In Poland, the judicial reforms are proving controversial amid warnings they could damage the nation’s young democracy and deter foreign investors. The government backtracked on elements of its legislative proposals Tuesday, although the ruling party sought to rush the measures through.
On Wednesday, the European Commission said it was considering the possibility of imposing punitive sanctions. Poland has received about $285 billion of EU aid, almost two-thirds of its current annual gross domestic product, since joining in 2004.
Lawmakers reconvened Wednesday, after a heated debate that featured scuffles and ran past midnight. Opposition legislators tabled more than 1,000 amendments in an attempt to delay passage of the law, while protesters outside the parliament building chanted: “Freedom, Equality, Democracy.”

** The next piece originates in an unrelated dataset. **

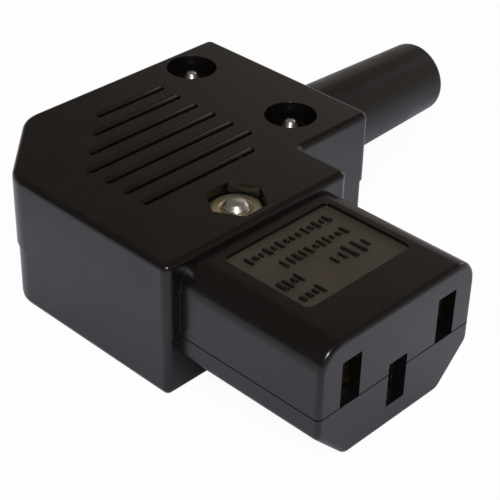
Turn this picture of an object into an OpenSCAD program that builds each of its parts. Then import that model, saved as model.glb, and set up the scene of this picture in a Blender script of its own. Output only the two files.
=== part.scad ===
// Angled rewireable C13 power connector: two moulded half shells around three
// folded contacts, with the cable leaving sideways through a rubber boot.
//
// The modules below share one working frame. X runs across the mating head and is
// zero on its middle, Y runs from the mating face (0) to the back, and Z runs up
// from the underside (0). place() moves everything so that the origin sits under
// the middle of the finished part.

/* [Mating head] */
// Width of the mating head
head_w = 22.6; // [22:0.1:23.4]
// Length of the head from the mating face to the body
head_len = 18.3; // [17.8:0.1:19]
// Height of the head's top above the parting plane
head_rise = 7.85; // [7.6:0.05:8.1]
// Depth of the head's underside below the parting plane
head_drop = 6.6; // [6.3:0.1:6.8]
// Leg of the two bevels that key the head
bevel = 4.3; // [3.8:0.1:4.6]
// Radius of the head's upper corners
head_corner_r = 2.8; // [2:0.1:3.4]
// Radius of the edge around the mating face
face_edge_r = 0.6; // [0.3:0.1:0.9]

/* [Contact slots] */
// Distance between the live and neutral slots
pin_pitch = 14; // [13.8:0.1:14.2]
// How far the earth slot sits below the other two
earth_drop = 4; // [3.8:0.1:4.2]
// Width of each slot
slot_w = 2.7; // [2.5:0.1:2.8]
// Height of each slot
slot_h = 5.2; // [5.1:0.1:5.4]
// Thickness of the wall in front of the contacts
face_wall = 1.6; // [1.2:0.1:1.8]

/* [Body] */
// Height of the body
body_h = 15.9; // [15.7:0.1:16.6]
// Width of the body's front part
front_w = 26.1; // [25.6:0.1:27]
// Depth of the body from its front face to its back
body_len = 32.4; // [31.8:0.1:33.6]
// How far the cable side reaches past the front part
wing_w = 11.4; // [11:0.1:12]
// How far the cable side stands back from the front face
wing_back = 6.8; // [6:0.1:7]
// Leg of the cut corner at the back
corner_cut = 8.8; // [8:0.1:9.4]
// Radius that softens the ends of the cut corner
corner_blend = 4; // [3:0.1:5]
// Radius of the body's other upright edges
upright_r = 0.9; // [0.6:0.1:1.2]
// Radius of the body's upper and lower edges
edge_r = 0.7; // [0.4:0.1:0.9]
// Height of the parting plane between the shells
parting_z = 7.2; // [7.1:0.05:7.4]
// Wall thickness of the shells
wall = 2; // [1.8:0.1:2.1]
// Set-back of the lower shell's sides
shell_step = 0.2; // [0:0.05:0.3]

/* [Grip grooves] */
// Number of grooves in the upper shell
groove_count = 7; // [5:1:7]
// Spacing of the grooves
groove_pitch = 2.82; // [2.7:0.02:2.9]
// Width of a groove
groove_w = 1.1; // [0.8:0.1:1.3]
// Depth of a groove
groove_d = 0.6; // [0.3:0.1:0.8]

/* [Label recess] */
// Length of the recess across the head
label_w = 15; // [13:0.5:16]
// Length of the recess along the head
label_len = 11.3; // [10:0.1:12]
// Depth of the recess
label_d = 0.4; // [0.2:0.1:0.6]

/* [Cable entry] */
// Diameter of the boot's bore, for the cable
boot_bore_d = 6.6; // [6:0.1:6.8]
// Diameter of the boot next to the body
boot_root_d = 10.4; // [10:0.1:10.8]
// Diameter of the boot at its free end
boot_tip_d = 9; // [8.8:0.1:9.4]
// Length of the boot outside the body
boot_len = 24.4; // [20:0.1:28]
// Distance of the cable's axis from the body's back face
cable_from_back = 13.3; // [13.1:0.1:13.5]

/* [Fasteners] */
// Width across the flats of the hexagonal nut
nut_af = 5.5; // [5.4:0.1:5.5]
// Thickness of the nut
nut_h = 2.4; // [2.2:0.1:2.4]
// Depth of the nut's upper face below the shell's top
nut_sink = 1; // [0.9:0.1:1.2]
// Length of the machine screw under its head
closing_screw_len = 12; // [11.8:0.1:12]
// Length of the self-tapping screws under their heads
side_screw_len = 13; // [12.6:0.1:13]
// Diameter of the round recesses over the side screws
recess_d = 5.9; // [5.8:0.1:6]

/* [Hidden] */
$fn = 48;
eps = 0.01;        // overshoot of a cutting tool
arc_steps = 6;     // straight pieces in a rounded corner
edge_steps = 4;    // rings in a rounded edge
bevel_shift = tan(22.5);

// Places of the body in plan
body_y0 = head_len;
body_y1 = head_len + body_len;
left_x = -front_w / 2;
step_x = front_w / 2;
right_x = step_x + wing_w;
wing_y = body_y0 + wing_back;

// Heights
floor_z = 2;
roof_z = body_h - 2;
head_top = parting_z + head_rise;
head_bottom = parting_z - head_drop;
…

The Gulf nations leading the isolation of Qatar have further to go to achieve their goals. Having delivered an ultimatum with 13 supposedly non-negotiable demands, the U.A.E. and its allies let their deadline expire. They then pared their list to six demands. Even those are just a starting point for talks, Gargash said on Monday.

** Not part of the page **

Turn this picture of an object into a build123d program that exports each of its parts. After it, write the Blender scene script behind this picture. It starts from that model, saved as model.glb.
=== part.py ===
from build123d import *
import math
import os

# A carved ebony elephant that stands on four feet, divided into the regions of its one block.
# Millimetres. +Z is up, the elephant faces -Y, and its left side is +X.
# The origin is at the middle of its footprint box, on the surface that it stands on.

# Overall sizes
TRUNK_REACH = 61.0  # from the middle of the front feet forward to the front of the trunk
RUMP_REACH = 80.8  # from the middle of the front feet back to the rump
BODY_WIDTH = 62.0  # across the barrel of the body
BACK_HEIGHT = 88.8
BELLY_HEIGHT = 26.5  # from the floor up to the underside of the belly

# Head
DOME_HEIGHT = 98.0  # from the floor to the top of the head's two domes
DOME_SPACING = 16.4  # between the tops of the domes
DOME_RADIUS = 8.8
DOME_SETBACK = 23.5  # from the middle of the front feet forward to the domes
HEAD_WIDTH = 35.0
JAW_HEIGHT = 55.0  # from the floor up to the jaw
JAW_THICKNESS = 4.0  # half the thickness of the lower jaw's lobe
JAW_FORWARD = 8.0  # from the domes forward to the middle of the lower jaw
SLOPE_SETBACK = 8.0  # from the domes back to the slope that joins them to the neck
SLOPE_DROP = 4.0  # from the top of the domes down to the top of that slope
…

Meanwhile, Qatar -- which hosts a key American military base -- has strengthened ties with Iran and Turkey as it maneuvers to survive the embargo, potentially realigning the region in a way that wouldn’t suit its Arab neighbors, or the U.S.
And despite Trump’s tweets in support of the Saudi-U.A.E. campaign, the rest of his administration has refused to take sides. Secretary of State Rex Tillerson has been actively seeking to mediate. Two weeks into the dispute, the State Department said it was “mystified” by the failure of the Gulf allies to back up their claims against Qatar with evidence, and questioned whether the dispute was really about terrorism at all.
That kind of ambiguity has led to trouble before, said Wright, the Brookings analyst. He said mixed signals from the U.S. contributed to the outbreak of wars on the Korean peninsula in 1950 and in the Persian Gulf four decades later -- two regions that remain top of the list of the world’s trouble spots in the age of Trump.